Each of the four ex-Liberal members will be seeking re-election as independents, meaning the Liberals have to either unseat at least two of them or win as many from Labor to recover their majority. They also have an opportunity to gain a seat from the other independent, Geoff Brock, who like Frances Bedford has been confronted by a troublesome redistribution. Brock will now run against deputy Liberal leader Dan van Holst Pellekaan in Stuart, which has gained his home base of Port Pirie from his existing seat of Frome.

One important question the guide leaves unaddressed is who’s going to win. For what it’s worth, Sportsbet is offering $1.75 on the Liberals and $2 on Labor, which if nothing else makes clear that nobody thinks a Western Australian or even a Tasmanian scale landslide is on the cards. Beyond that we’re flying blind owing to the evaporation of state-level polling in recent times, particularly outside the two biggest states. The last published poll that I’m aware of was fully a year ago, by YouGov for The Advertiser, showing a very modest Liberal lead of 51-49. The closest thing to a more recent result was an Essential Research poll covering 443 respondents in October which credited Steven Marshall with a seemingly very healthy 61% approval rating, with only 27% disapproving.

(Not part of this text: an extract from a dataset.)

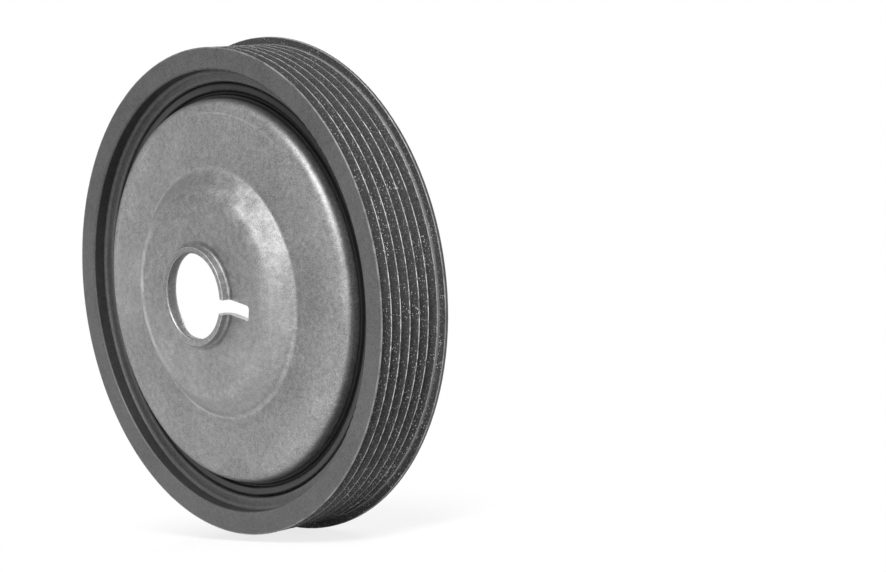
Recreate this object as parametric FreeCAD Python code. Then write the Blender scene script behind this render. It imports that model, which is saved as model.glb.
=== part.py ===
"""Ribbed belt pulley with a rubber damper: a grooved cast-iron ring, a bonded
rubber ring and a deep-drawn sheet-steel hub.

Millimetres. The axis of rotation is Y and the front of the pulley looks
towards -Y. The origin is the centre of the bore, on the flat rear face of the
hub that seats on the end of the crankshaft. +Z is up as the pulley stands, and
the slot in the hub points to +X and a little down.

Every turned or drawn piece is one outline in the X-Y plane, where X is the
radius, revolved round Y. Stations along Y are measured from the seat.
"""
import FreeCAD
import Part

import os
from math import cos, radians, sin, tan

Vector = FreeCAD.Vector

# Belt profile: six grooves of the PK ribbed-belt section
GROOVE_COUNT = 6
GROOVE_PITCH = 3.56
GROOVE_ANGLE = 40.0
CREST_RADIUS = 75.2
CREST_ROUND = 0.30
ROOT_ROUND = 0.50

# Outer ring, from the crests inwards and from the front lip to the rear flange
LIP_WIDTH = 0.43
LAND_WIDTH = 1.13
FLANGE_WIDTH = 1.5
FLANGE_HEIGHT = 2.3
FLANGE_ROUND = 0.4
FLANGE_REAR_ROUND = 0.7
FLANGE_FILLET = 0.3
LAND_ROUND = 0.15
LIP_FRONT_ROUND = 0.2
LIP_REAR_ROUND = 0.1
FACE_WIDTH = 7.0
SHELF_WIDTH = 3.8
RECESS_DEPTH = 4.9
RECESS_EDGE_ROUND = 0.7
RECESS_FILLET = 1.1
RING_BORE_TAPER = 0.6
RING_BORE_FRONT_ROUND = 0.9
RING_BORE_REAR_ROUND = 1.1

# Drilled spot on the rear face of the ring
SPOT_DIAMETER = 5.2
SPOT_FULL_DEPTH = 0.5
SPOT_POINT_ANGLE = 118.0
SPOT_INSET = 5.1
SPOT_ANGLE = 101.3

# Rubber ring
RUBBER_THICKNESS = 5.0
RUBBER_FRONT_INSET = 0.6
RUBBER_REAR_INSET = 0.2
RUBBER_FRONT_OUTER_ROUND = 1.0
RUBBER_LIP_WIDTH = 0.95
RUBBER_LIP_ROUND = 0.2
RUBBER_GROOVE_WIDTH = 1.3
RUBBER_GROOVE_DEPTH = 1.4
RUBBER_GROOVE_ROOT_ROUND = 0.3
RUBBER_CROWN_ROUND = 1.0
RUBBER_REAR_INNER_ROUND = 0.35
RUBBER_REAR_OUTER_ROUND = 0.6

# Hub: sheet, cup wall and locking bead
SHEET = 2.4
RIM_INSET = 0.2
RIM_ROUND = 0.35
CUP_CORNER_ROUND = 3.2
CUP_INNER_CORNER_ROUND = 0.7
BEAD_DEPTH = 0.9
BEAD_START = 12.4
BEAD_RISE = 1.6
BEAD_RUNOUT = 0.7
BEAD_START_ROUND = 0.4
BEAD_CREST_ROUND = 1.8
BEAD_END_ROUND = 1.6
DRAW_MARK_START = 6.0
DRAW_MARK_WIDTH = 3.9
DRAW_MARK_DEPTH = 0.15

# Hub: slightly coned web, domed boss, collar and bore
RING_OFFSET = 5.3
WEB_RISE_ANGLE = 3.7
WEB_SETBACK = 0.45
BOSS_CONE_ANGLE = 44.0
BOSS_RADIUS = 31.5
BOSS_ROUND = 5.0
BOSS_FOOT_FILLET = 0.8
BOSS_FOOT_REAR_ROUND = 10.0
SEAT_BEVEL_WIDTH = 1.33
SEAT_BEVEL_ANGLE = 32.0
COLLAR_WALL = 2.0
COLLAR_HEIGHT = 2.8
COLLAR_ROUND = 0.25
COLLAR_FILLET = 0.8
BORE_RADIUS = 13.2
BORE_FRONT_ROUND = 0.9
BORE_REAR_ROUND = 3.0

# Radial slot from the bore through the collar and the boss
SLOT_WIDTH = 4.55
SLOT_REACH = 24.4
SLOT_ANGLE = -16.1
SLOT_UPPER_END_ROUND = 1.2
SLOT_LOWER_END_ROUND = 0.4

# Radii that the sizes above give, from the outside inwards
FLANGE_RADIUS = CREST_RADIUS + FLANGE_HEIGHT
RECESS_RADIUS = CREST_RADIUS - FACE_WIDTH
RING_BORE_FRONT = RECESS_RADIUS - SHELF_WIDTH
RING_BORE_REAR = RING_BORE_FRONT + RING_BORE_TAPER
HUB_RADIUS = RING_BORE_FRONT - RUBBER_THICKNESS
COLLAR_RADIUS = BORE_RADIUS + COLLAR_WALL

# Groove flanks, carried on to the points where they would meet
FLANK = radians(GROOVE_ANGLE / 2)
CREST_POINT = CREST_RADIUS + CREST_ROUND * (1 / sin(FLANK) - 1)
ROOT_POINT = CREST_POINT - GROOVE_PITCH / 2 / tan(FLANK)
HALF_MOUTH = (CREST_RADIUS - ROOT_POINT) * tan(FLANK)

# Stations along Y that the sizes above give
RING_FRONT = RING_OFFSET
FIRST_GROOVE = RING_FRONT + LIP_WIDTH + HALF_MOUTH
LAST_GROOVE = FIRST_GROOVE + (GROOVE_COUNT - 1) * GROOVE_PITCH
FLANGE_FRONT = LAST_GROOVE + HALF_MOUTH + LAND_WIDTH
RING_REAR = FLANGE_FRONT + FLANGE_WIDTH
RECESS_FLOOR = RING_FRONT + RECESS_DEPTH
RIM_REAR = RING_REAR - RIM_INSET
BOSS_FACE = -SHEET
COLLAR_FACE = BOSS_FACE - COLLAR_HEIGHT
RUBBER_FRONT = RECESS_FLOOR + RUBBER_FRONT_INSET
RUBBER_REAR = RING_REAR - RUBBER_REAR_INSET
BEAD_START_AT = RING_REAR - BEAD_START
BEAD_CREST_AT = BEAD_START_AT - BEAD_RISE
BEAD_END_AT = RUBBER_FRONT - BEAD_RUNOUT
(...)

Some acknowledgements are clearly due for the election guide, which leans heavily on a few particular sources. Naturally this includes the traditional news media outlets, notably The Advertiser and the ABC. However, even more valuable was the local online news publication InDaily, which I cannot praise enough: thanks to its efforts, the country’s fifth most populous state is the best served for coverage of state politics. Or to put the case more persuasively than I ever could myself: the Donald Trump-wannabe Liberal Senator Alex Antic reckons the site to be “fake news”. In addition to that, all my election guides draw heavily on the Political Chronicles feature in the Australian Journal of Politics and History, wherein local academics have provided learned summaries of contemporary events twice yearly for every Australian governmental jurisdiction since I-shudder-to-think-when. These have been dutifully compiled over the past term by Andrew Parkin, Rob Manwaring and Haydon Manning.

Finally, some observations worth noting about the rather lackadaisical attitude of the Marshall government towards updating its electoral legislation, and the impact they will have on voting and vote counting. It has been noted previously that the government has failed to legislate to deal with the problem that voters put into COVID-19 isolation after the deadline for postal vote application closes will not be able to vote. The Electoral Commission has cobbled together a fix whereby those thus affected will be able to collect ballot papers from COVID-19 test sites, which will be about the only places where they can legally go.

However, another pandemic-related issue remains unresolved: the fact that South Australia uniquely continues to treat pre-polls as declaration votes that must be lodged in signed envelopes, which precludes them being counted on election night. This means that only votes cast on the day will be counted on election night, which every indication suggests will be unprecedentedly few in number. As a result, it will only be possible to call the winner on the night if there is a particularly clear and decisive result. Even then, some may well point to late-count surprises after last weekend’s New South Wales by-elections as evidence that literally nothing can be taken for granted for as long as an actual majority of votes cast remain in their boxes.